Bundeswehr wird Wohlstand-Allzweckwaffe

De Maizière warb mit Regierungserklärung um Zustimmung der Opposition zur Streitkräftereform

  • René Heilig
  • Lesedauer: 2 Min.
Verteidigungsminister Thomas de Maizière (CDU) warb am Freitag vor dem Bundestag um Zustimmung zur begonnenen Reform der Bundeswehr. In Deutschland sei es gute Tradition, dass beim Thema Streitkräfte Einvernehmen zwischen Regierung und Opposition herrsche. Die SPD beeilte sich, Zustimmung zu zeigen und die Grünen nickten auch brav.

Wer eine Kurzfassung zu den sicherheitspolitischen Grundlagen Deutschlands und zur darauf fußenden Bundeswehrreform haben will, der findet im Ministerinterview der gestrigen »Frankfurter Allgemein Zeitung« folgende Kernaussage: De Maizière rechnet damit, dass Deutschland um Einsätze in Staaten wie Pakistan, dem Jemen, Somalia oder Sudan gebeten wird. Die Erfahrungen in Afghanistan seien kein Grund, solche Einsätze auszuschließen.

Ausdrücklich bekannte sich de Maizière auch im Bundestag zum Einsatz der Streitkräfte als Mittel der Politik. Wohlstand verpflichte, zitierte er das Grundgesetz und leitete ab, dass daraus internationale Verantwortung und Solidarität erwachsen. Gemeint ist: Es wird wohl auf mehr internationale Militäreinsätze hinauslaufen. Zwei größere und zwei kleine Einsätze müsse die Bundeswehr zur selben Zeit und überall in der Welt bewältigen können. Noch fehlten aber dazu die Mittel, die Fähigkeiten und die Führungsstrukturen.

Mit der Amtsübernahme von de Maizière seien »Sachlichkeit und Vernunft« zurückgekehrt, sagte der verteidigungspolitische Sprecher der SPD, Rainer Arnold, und hatte letztlich nur wenige Nachbesserungswünsche. Noch habe der Minister nicht dargelegt, wie sich das »fiskalische Loch« auflösen lasse.
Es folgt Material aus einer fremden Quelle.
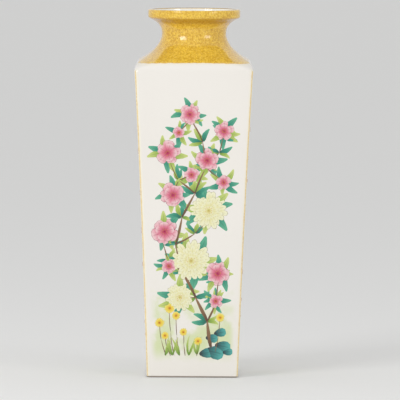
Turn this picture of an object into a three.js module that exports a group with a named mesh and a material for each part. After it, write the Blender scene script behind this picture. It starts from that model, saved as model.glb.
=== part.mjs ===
// A tall square porcelain vase, built the way such a vase is made: four tapering slabs
// mitred at the corners, a floor slab set in between them, coves of clay pressed into
// the inner corners, a moulded shoulder that turns the square into a circle, a thrown
// neck and a thick lip. Every joint is filled with slip, the liquid clay that lutes it.
//
// Millimetres, +Z up, origin on the table under the centre of the vase, front face
// towards -Y.

import * as THREE from "three";

// Driving sizes of the outside
const FOOT_WIDTH = 100;
const SHOULDER_WIDTH = 129;
const MOUTH_DIAMETER = 101;
const WAIST_DIAMETER = 70.5;
const WALL_HEIGHT = 334;
const SHOULDER_HEIGHT = 30;
const NECK_HEIGHT = 25.2;
const LIP_HEIGHT = 10.8;

// How far the middle of each wall sinks in from a straight taper
const WALL_HOLLOW = 0.95;

// Thickness of the clay
const WALL = 5.5;
const NECK_WALL = 4.5;
const BASE_THICKNESS = 7;
const LIP_THICKNESS = 5.2;

// Layer of slip between two luted pieces
const SLIP = 0.3;

// Corners and edges
const ARRIS_RADIUS = 3.4;
const INNER_ARRIS_RADIUS = 1.2;
const FOOT_EDGE = 2;
const FOOT_BEVEL = 1;

// The floor is set in above the table, and a cove of this radius runs round inside
const FOOT_RECESS = 6;
const COVE_RADIUS = 8;

// Shoulder outline: rounded over from the wall, then sloping up towards the neck
const BREAK_INSET = 6.3;
const BREAK_RISE = 15.7;
const SHOULDER_PITCH = THREE.MathUtils.degToRad(24);
const ARRIS_LIFT = 11.5;
const ARRIS_LEAN = 0.4;
const ARRIS_REACH = 6.4;
const SLOPE_REACH = 18;

// Neck outline: the waist's height above the neck's lower joint, and its curves
const WAIST_RISE = 10;
const WAIST_DROP = 8;
const WAIST_CLIMB = 8;
const FLARE_REACH = 6;
const FLARE_PITCH = THREE.MathUtils.degToRad(25);

// Lip outline
const LIP_OVERHANG = 4;
const LIP_UNDERCUT = 1.6;
const LIP_LOWER_EDGE = 2.3;
const LIP_OUTER_EDGE = 1.9;
const LIP_INNER_EDGE = 1.3;
const LIP_DISH = 3.6;

// Fineness of the round stretches
const TURN_STEPS = 48;
const OCTANT_STEPS = 8;
const CORNER_CROWDING = 2.2;
const ARC_STEPS = 4;
const WALL_ROWS = 8;
const CURVE_STEPS = 10;

// Heights of the joints
const wallTop = WALL_HEIGHT;
const shoulderTop = wallTop + SHOULDER_HEIGHT;
const neckTop = shoulderTop + NECK_HEIGHT;
const mouthTop = neckTop + LIP_HEIGHT;
const floorTop = FOOT_RECESS + BASE_THICKNESS;

const whiteGlaze = new THREE.MeshStandardMaterial({ color: 0xf1ede6, roughness: 0.12, metalness: 0 });
const yellowGlaze = new THREE.MeshStandardMaterial({ color: 0xe5b943, roughness: 0.18, metalness: 0 });

// Half the outside width of the square body at a height, along its slightly hollow taper
function bodyHalf(z) {
  const t = z / WALL_HEIGHT;
  const taper = THREE.MathUtils.lerp(FOOT_WIDTH / 2, SHOULDER_WIDTH / 2, t);
  return taper - WALL_HOLLOW * 4 * t * (1 - t);
}

// Half the inside width of the square body at a height
function roomHalf(z) {
  return bodyHalf(z) - WALL;
}

// Points on a circle between two angles, both ends included
function arc(x, y, radius, from, to, steps) {
  const points = [];
  for (let i = 0; i <= steps; i++) {
    const angle = THREE.MathUtils.lerp(from, to, i / steps);
    points.push(new THREE.Vector2(x + radius * Math.cos(angle), y + radius * Math.sin(angle)));
  }
  return points;
}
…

Dass de Maizière ein gutes Verhältnis zu Finanzminister Wolfgang Schäuble (CDU) habe, reiche nicht. Arnold verlangte: »Finanzieren sie die Bundeswehrreform seriös.« Das von der Regierung aufgelegte Sparziel von 8,3 Milliarden sei nicht realisierbar. Womit gesagt ist: Die zu erwartenden Mehrkosten der Reform werden von den Sozialdemokraten mitgetragen. Arnolf feuerte auf die FDP, die die Unterfinanzierung der neuen Allzweckwaffe Bundeswehr zu verantworten hätte, weil sie für ihre Gefolgschaft Steuersenkungen durchdrücken wolle. Arnold forderte ein »Attraktivitätsprogramm« für mehr Freiwillige.

Nach den Plänen der Bundesregierung soll die Truppenstärke von derzeit gut 220 000 auf etwa 175 000 reduziert werden. Die Anzahl der zivilen Mitarbeiter soll ebenfalls schrumpfen. Der Fraktionschef der Grünen, Jürgen Trittin, betonte, dass eine verschlankte Bundeswehr der internationalen Verantwortung Deutschlands besser gerecht werden könne. Trittin lobte gleichfalls den seriösen Auftritt de Maizières. Inhaltlich unterstützte Trittin die Abschaffung der Wehrpflicht, forderte aber eine Reduzierung der Streitkräfte auf 160 000 Soldaten.

Die einzigen, die in der eineinhalbstündigen Debatte gegen die militärischen Wohlstandsverteidigungspläne argumentierten, waren die LINKEN. Deren verteidigungspolitischer Sprecher Paul Schäfer schlug unter anderem eine Reduzierung auf 125 000 Soldaten vor.

Die Fraktion hatte zu Wochenbeginn ein Positionspapier »Streitkräfte halbieren, defensiv ausrichten, Auslandseinsätze beenden« beschlossen. Deutschland müsse zu einer Kultur militärischer Zurückhaltung zurückzukehren und die globalen Probleme mit aktiver Friedens-, Abrüstungs- und Entwicklungspolitik angehen statt mit Militärinterventionen.